Environmental and experimental botany 2019 v.161 pp. 26-40
cysteine, homeostasis, oxidation, pathogens, post-translational modification, programmed cell death, protein kinases, proteins, reactive oxygen species, signal transduction
The cellular redox state is vital for the survival of all living systems. The dynamic nature of reactive oxygen species (ROS) are reflected in their functioning both as a damage causal and control agent. They are known primarily for causing oxidative damage and induction of programmed cell death (PCD) in case of pathogen attacks to prevent pathogen proliferation, while at low levels, they act as signal transducer(s) in different signaling pathways. Protein phosphatase(s) and kinase(s) co-ordinate the reversible post-translational modification of proteins, thereby, regulating a number of signaling pathways.
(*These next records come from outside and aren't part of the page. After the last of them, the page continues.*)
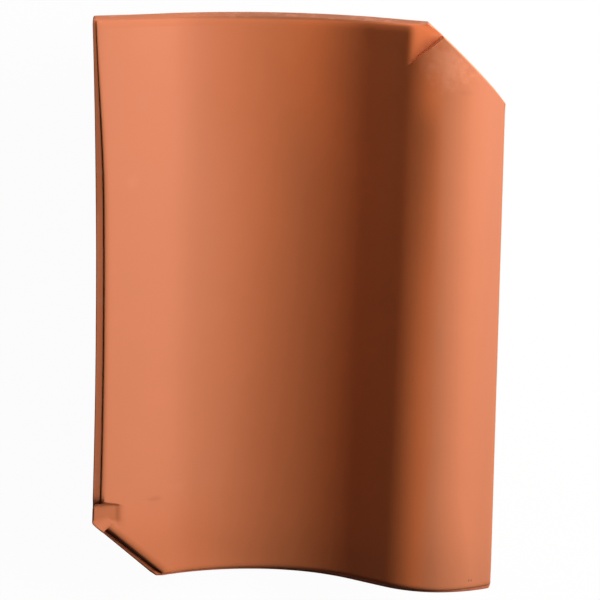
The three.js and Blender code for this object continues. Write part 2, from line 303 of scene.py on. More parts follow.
NIB_FRONT_Y = HEAD_Y - NIB_SETBACK
NIB_BACK_Y = NIB_FRONT_Y + NIB_THICKNESS
NIB_BOTTOM_Z = -THICKNESS - NIB_DEPTH
NIB_ROOT_LEFT = underside_of_pan(-NIB_WIDTH / 2 - NIB_ROOT_FILLET, NIB_FRONT_Y)[1]
NIB_ROOT_RIGHT = underside_of_pan(NIB_WIDTH / 2 + NIB_ROOT_FILLET, NIB_FRONT_Y)[1]


def head_mitre_x(y, inset):
    """Where the bowed line of the head mitre, drawn in by an inset, crosses a place along the tile."""
    up_mitre = (y - HEAD_Y + HEAD_MITRE_ALONG) / HEAD_MITRE_ALONG
    drawn_in = inset * math.hypot(HEAD_MITRE_ACROSS, HEAD_MITRE_ALONG) / HEAD_MITRE_ALONG
    return RIGHT_X - HEAD_MITRE_ACROSS * up_mitre + 4 * HEAD_MITRE_BOW * up_mitre * (1 - up_mitre) - drawn_in


def pan_trim(up):
    """How far in from the flat bat's edge the upright trim of the pan side is at a depth."""
    return max(0, across_at(LEFT_X + PAN_SIDE_WEAR, HEAD_Y, up) - FLAT_LEFT)


class Outline:
    """A line round the flat bat, drawn in and down by its own amounts on each side.

    The head mitre is cut straight down through the bent tile, so its line on the flat bat
    differs with the depth.
    """

    def __init__(self, insets, ups):
        self.insets = insets
        self.ups = ups
        left, right = FLAT_LEFT + insets[PAN_EDGE] + pan_trim(ups[PAN_EDGE]), FLAT_RIGHT - insets[ROLL_EDGE]
        foot, head = FOOT_Y + insets[FOOT], HEAD_Y - insets[HEAD]
        foot_reach = math.hypot(FOOT_MITRE_ACROSS, FOOT_MITRE_ALONG)
        scale = 1 + insets[FOOT_MITRE] * foot_reach / (FOOT_MITRE_ACROSS * FOOT_MITRE_ALONG)
        self.corners = (
            Vector((FLAT_LEFT + FOOT_MITRE_ACROSS * (scale - insets[FOOT] / FOOT_MITRE_ALONG), foot)),
            Vector((right, foot)),
            Vector((right, self.mitre_end_on_roll(right, (ups[ROLL_EDGE] + ups[HEAD_MITRE]) / 2))),
            Vector((self.mitre_across(head, (ups[HEAD_MITRE] + ups[HEAD]) / 2), head)),
            Vector((left, head)),
            Vector((left, FOOT_Y + FOOT_MITRE_ALONG * (scale - (left - FLAT_LEFT) / FOOT_MITRE_ACROSS))),
        )

    def mitre_across(self, y, up):
        """How far across the flat bat the head mitre is."""
        return across_at(head_mitre_x(y, self.insets[HEAD_MITRE]), y, up)

    def mitre_end_on_roll(self, right, up):
        """Where the head mitre meets the roll side's edge, halving the stretch that holds it."""
        low, high = HEAD_Y - HEAD_MITRE_ALONG - 2 * THICKNESS, HEAD_Y
        for _ in range(40):
            middle = (low + high) / 2
            if self.mitre_across(middle, up) > right:
                low = middle
            else:
                high = middle
        return middle

    def point(self, side, share):
        """A point on a side, a share of the way from its first corner to its second."""
        start, end = self.corners[side], self.corners[(side + 1) % len(self.corners)]
        reach = (end - start).length
        near_start = 1 - smoothstep(share * reach, 0, CORNER_BLEND)
        near_end = 1 - smoothstep((1 - share) * reach, 0, CORNER_BLEND)
        before, up, after = self.ups[side - 1], self.ups[side], self.ups[(side + 1) % len(self.ups)]
        up += (before - up) * near_start / 2 + (after - up) * near_end / 2
        point = start.lerp(end, share).to_3d()
        if side == HEAD_MITRE:
            point.x = self.mitre_across(point.y, up)
        point.z = up
        return point


def ruled(*spans):
    """Lines along an axis: each span runs from one stop to the next in cells of about a size.

    The number of cells of a span is set by its nominal length, so that it is the same on
    the upper and on the lower face, whose stops differ a little.
    """
    lines = [spans[0][0]]
    for start, end, nominal, cell in spans:
        count = max(1, round(nominal / cell))
        lines += [start + (end - start) * i / count for i in range(1, count + 1)]
    return lines


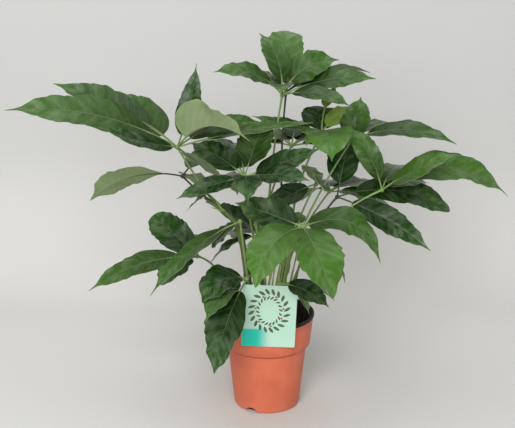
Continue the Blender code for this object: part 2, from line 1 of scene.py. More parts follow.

In plant systems, protein kinases outnumber the protein phosphatases, which is countered by the diverse functional assemblage of the latter. Protein phosphatases are redox-regulated through reversible oxidation of critical Cysteine (Cys) residues leading to their activation and inactivation. Thus, their diversity and critical involvement in a number of cellular processes, which require redox homeostasis as a crucial element, brings them under the control of redox regulation. The observations made with regard to their involvement in photo-oxidative stress and responses involving ROS as signaling molecules, make a strong case for the potential of protein phosphatases in ROS signaling, with an emphasis on stress biology. In this review, we present the common ground on which ROS and protein phosphatases operate in view of their regulatory functions.